§ **WRITTEN PROBLEM**:
Restate the opening lines of the material below word for word, stopping after the line that contains "the toothed drive".
________________________________________
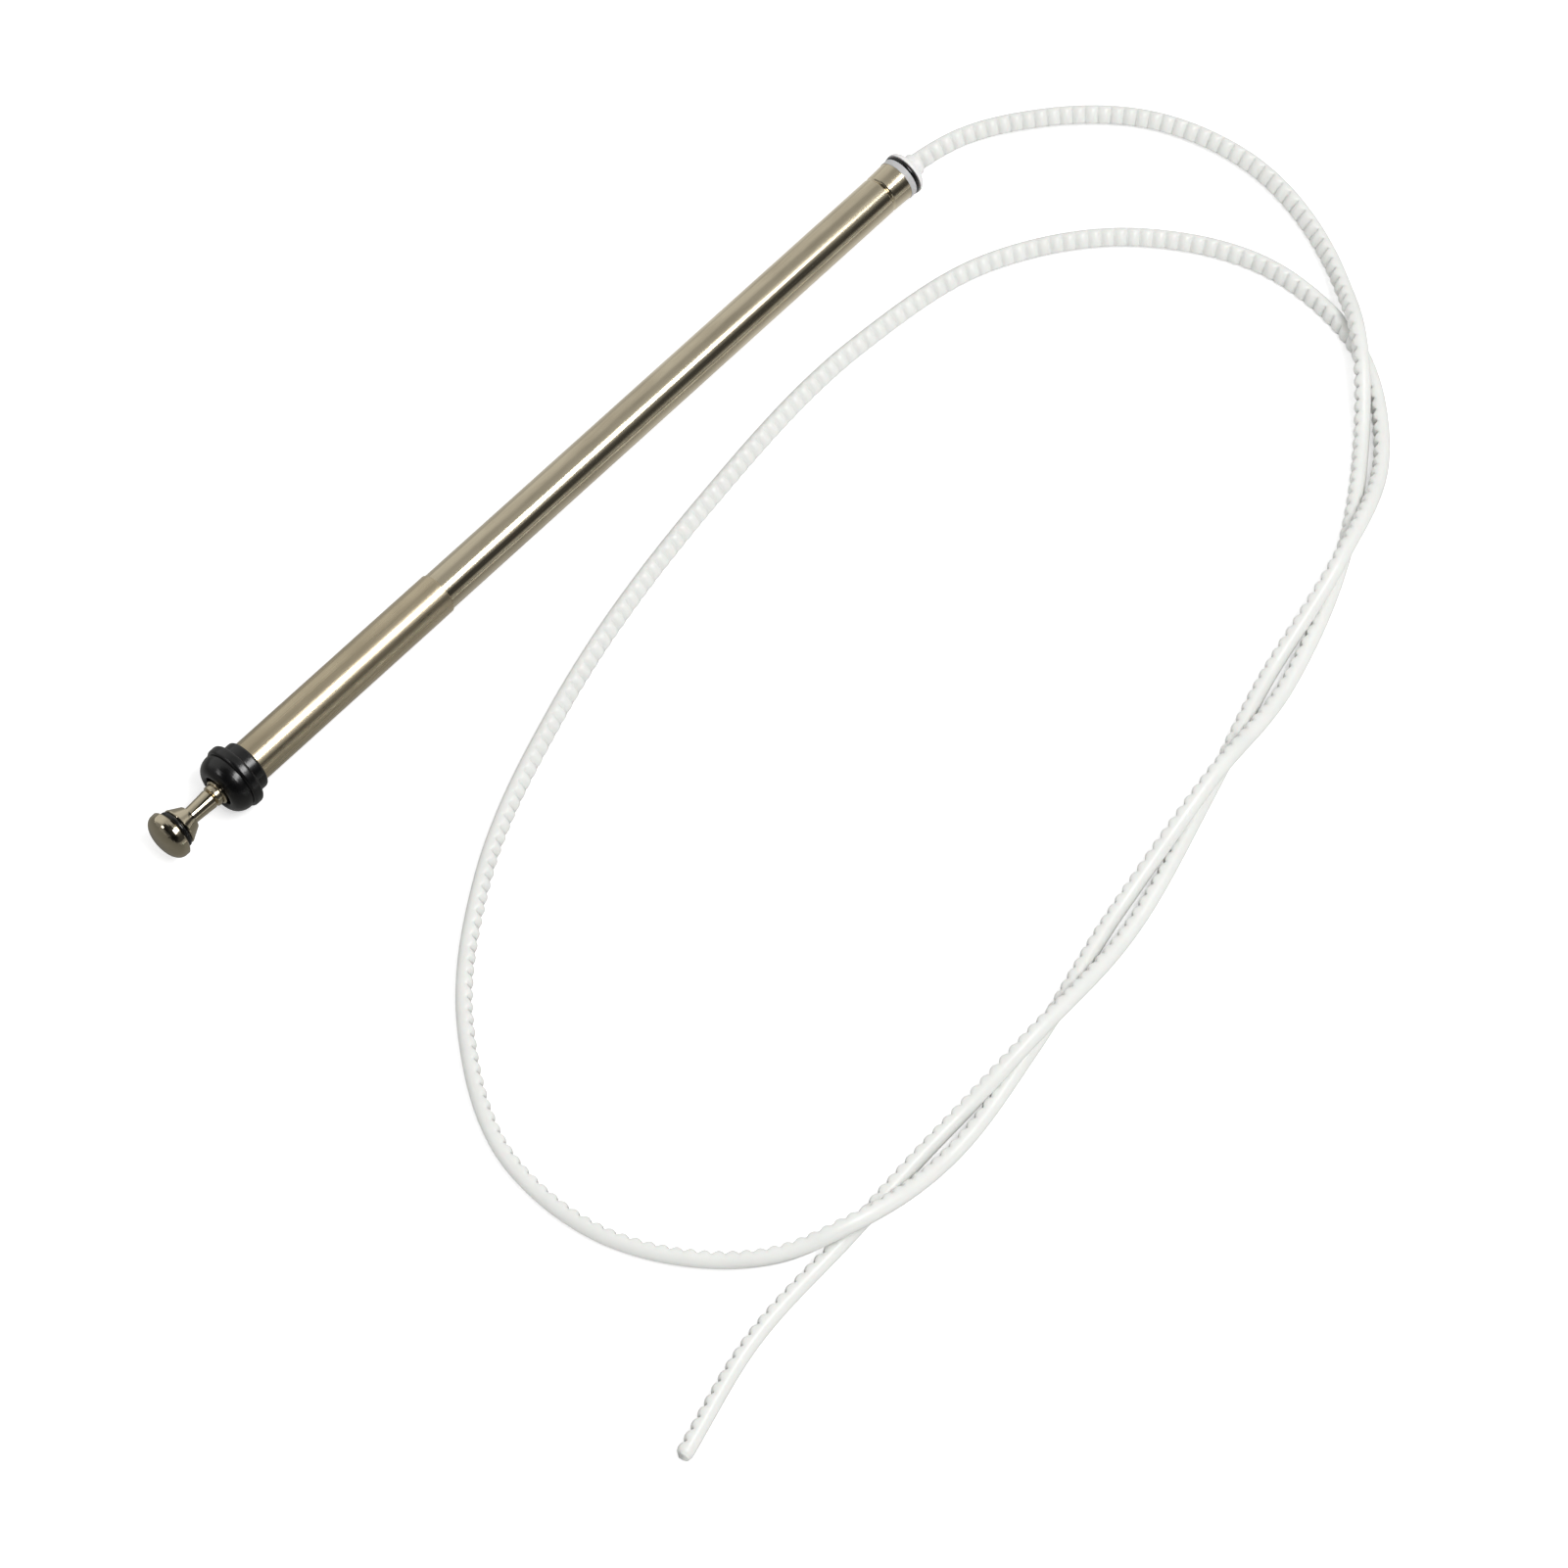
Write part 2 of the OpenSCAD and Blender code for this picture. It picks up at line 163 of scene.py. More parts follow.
# Half the side of the square table, in metres
TABLE_HALF = 3.0


class CableSizes(bpy.types.PropertyGroup):
    """Sizes of the toothed drive cable."""

    pitch: bpy.props.FloatProperty(
        name="Tooth pitch",
        description="Distance from tooth to tooth along the cable",
        default=TOOTH_PITCH,
        unit="LENGTH",
        precision=5,
    )
    tooth_depth: bpy.props.FloatProperty(
        name="Tooth depth",
        description="Depth of the valleys between the teeth",
        default=TOOTH_DEPTH,
        unit="LENGTH",
        precision=5,
    )
    breadth: bpy.props.FloatProperty(
        name="Breadth",
        description="Breadth of the cable across its teeth",
        default=CABLE_BREADTH,
        unit="LENGTH",
        precision=5,
    )
    thickness: bpy.props.FloatProperty(
        name="Thickness",
        description="Thickness of the cable from its back to the crests of its teeth",
        default=CABLE_THICKNESS,
        unit="LENGTH",
        precision=5,
    )


class FinishColours(bpy.types.PropertyGroup):
    """Colours of the mast's finishes."""

    nickel: bpy.props.FloatVectorProperty(
        name="Nickel",
        description="Colour of the polished tubes and the tip",
        subtype="COLOR",
        size=3,
        min=0.0,
        max=1.0,
        default=(0.78, 0.69, 0.52),
    )
    sleeve: bpy.props.FloatVectorProperty(
        name="Sleeve",
        description="Colour of the satin sleeve, a little warmer than the tubes",
        subtype="COLOR",
        size=3,
        min=0.0,
        max=1.0,
        default=(0.73, 0.625, 0.445),
    )
    brass: bpy.props.FloatVectorProperty(
        name="Brass",
        description="Colour of the feet and contact springs inside the mast",
        subtype="COLOR",
        size=3,
        min=0.0,
        max=1.0,
        default=(0.72, 0.52, 0.25),
    )
    rubber: bpy.props.FloatVectorProperty(
        name="Rubber",
        description="Colour of the seal and the O-rings",
        subtype="COLOR",
        size=3,
        min=0.0,
        max=1.0,
        default=(0.0015, 0.0015, 0.0018),
    )
    cable: bpy.props.FloatVectorProperty(
        name="Cable",
        description="Colour of the toothed cable",
        subtype="COLOR",
        size=3,
        min=0.0,
        max=1.0,
        default=(0.77, 0.778, 0.752),
    )
    plug: bpy.props.FloatVectorProperty(
        name="Base plug",
        description="Colour of the plug and the bush",
        subtype="COLOR",
        size=3,
        min=0.0,
        max=1.0,
        default=(0.82, 0.81, 0.80),
    )
    collar: bpy.props.FloatVectorProperty(
        name="Base collar",
        description="Colour of the thin collar under the tube",
        subtype="COLOR",
        size=3,
        min=0.0,
        max=1.0,
        default=(0.50, 0.50, 0.505),
    )


class StudioLevels(bpy.types.PropertyGroup):
    """Light levels of the studio."""

    key: bpy.props.FloatProperty(
        name="Key light",
        description="Power of the broad light beside the camera",
        default=14.0,
        min=0.0,
        unit="POWER",
    )
    side: bpy.props.FloatProperty(
        name="Side light",
        description="Power of the small light past the tip",
        default=2.5,
        min=0.0,
        unit="POWER",
    )
    room: bpy.props.FloatProperty(
        name="Room",
        description="Strength of the plain light from all round",
        default=0.66,
        min=0.0,
    )
    table_glow: bpy.props.FloatProperty(
        name="Table glow",
        description="What the white table adds to its lit colour, so that it shows as white",
        default=0.44,
        min=0.0,
    )


class Wiring:
    """Adds nodes to a tree and joins them by name."""

    def __init__(self, tree):
        self.tree = tree

    def add(self, kind, values=None, **settings):
        node = self.tree.nodes.new(kind)
        for name, value in settings.items():
            setattr(node, name, value)
        for socket, value in (values or {}).items():
            self.set(node, socket, value)
        return node

    def set(self, node, socket, value):
        if isinstance(value, bpy.types.NodeSocket):
            self.tree.links.new(value, node.inputs[socket])
        else:
            node.inputs[socket].default_value = value

    def maths(self, operation, *values):
        node = self.add("ShaderNodeMath", operation=operation)
        for i, value in enumerate(values):
            self.set(node, i, value)
        return node.outputs[0]

    def vector(self, operation, *values):
        node = self.add("ShaderNodeVectorMath", operation=operation)
        for i, value in enumerate(values):
            self.set(node, i if operation != "SCALE" or i == 0 else "Scale", value)
        return node.outputs["Value" if operation in ("DOT_PRODUCT", "LENGTH") else "Vector"]

    def ramp(self, factor, stops, interpolation="LINEAR"):
        node = self.add("ShaderNodeValToRGB", {"Fac": factor})
        node.color_ramp.interpolation = interpolation
        points = node.color_ramp.elements
        while len(points) < len(stops):
            points.new(0.5)
        for point, (place, colour) in zip(points, stops):
            point.position = place
            point.color = (*colour, 1.0) if len(colour) == 3 else colour
        return node.outputs["Color"]

    def remap(self, value, low, high, to_low, to_high):
        node = self.add("ShaderNodeMapRange", clamp=True)
        for socket, number in zip(
            ("Value", "From Min", "From Max", "To Min", "To Max"),
            (value, low, high, to_low, to_high),
        ):
            self.set(node, socket, number)
        return node.outputs["Result"]

    def mix(self, factor, first, second):
        """Mixes two colours. The mix node has its factor at socket 0 and its colours at 6 and 7."""
        node = self.add("ShaderNodeMix", data_type="RGBA")
        for socket, value in ((0, factor), (6, first), (7, second)):
            self.set(node, socket, value)
        return node.outputs[2]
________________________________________
§ **RESULT**:
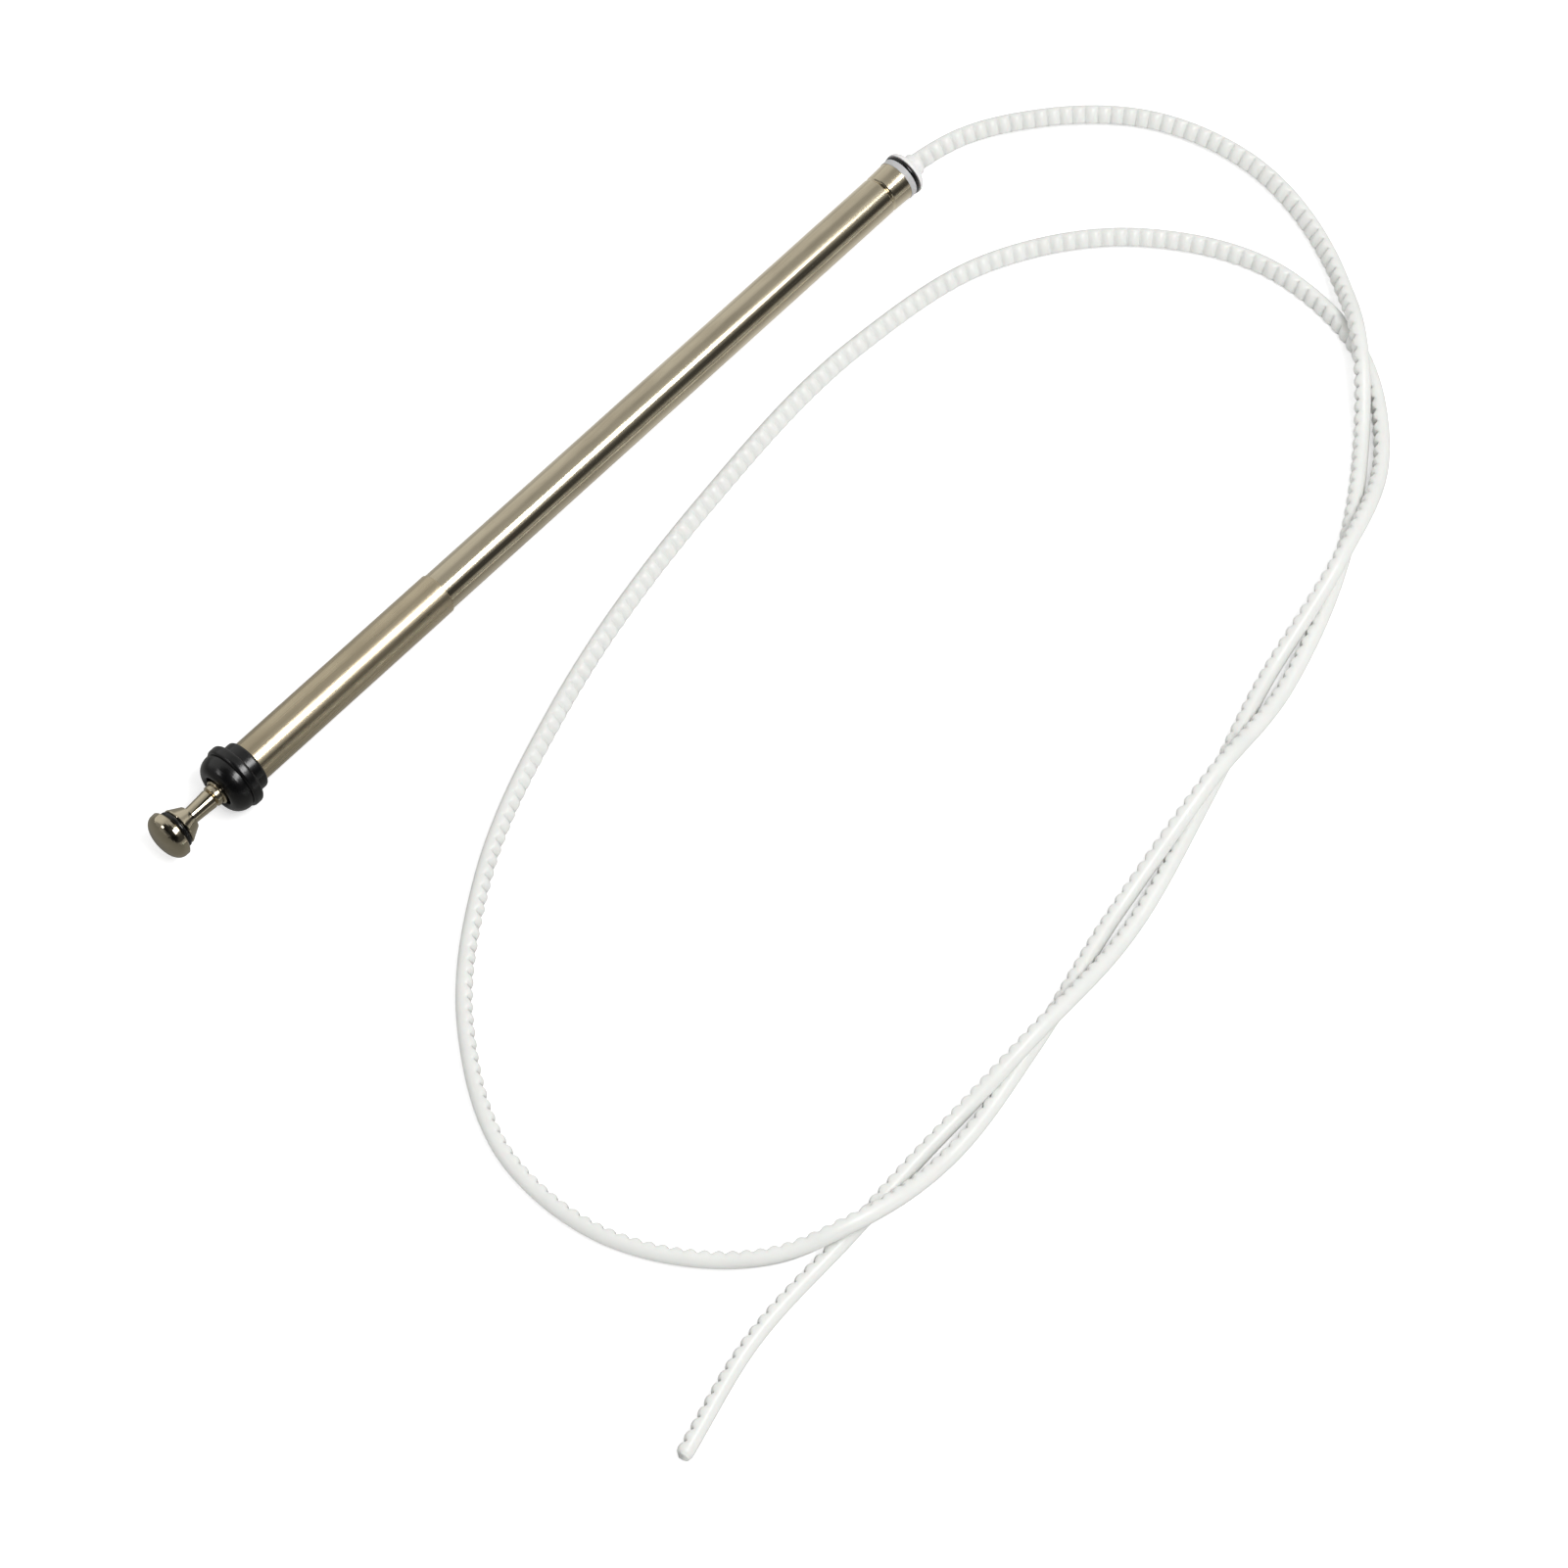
Write part 2 of the OpenSCAD and Blender code for this picture. It picks up at line 163 of scene.py. More parts follow.
# Half the side of the square table, in metres
TABLE_HALF = 3.0


class CableSizes(bpy.types.PropertyGroup):
    """Sizes of the toothed drive cable."""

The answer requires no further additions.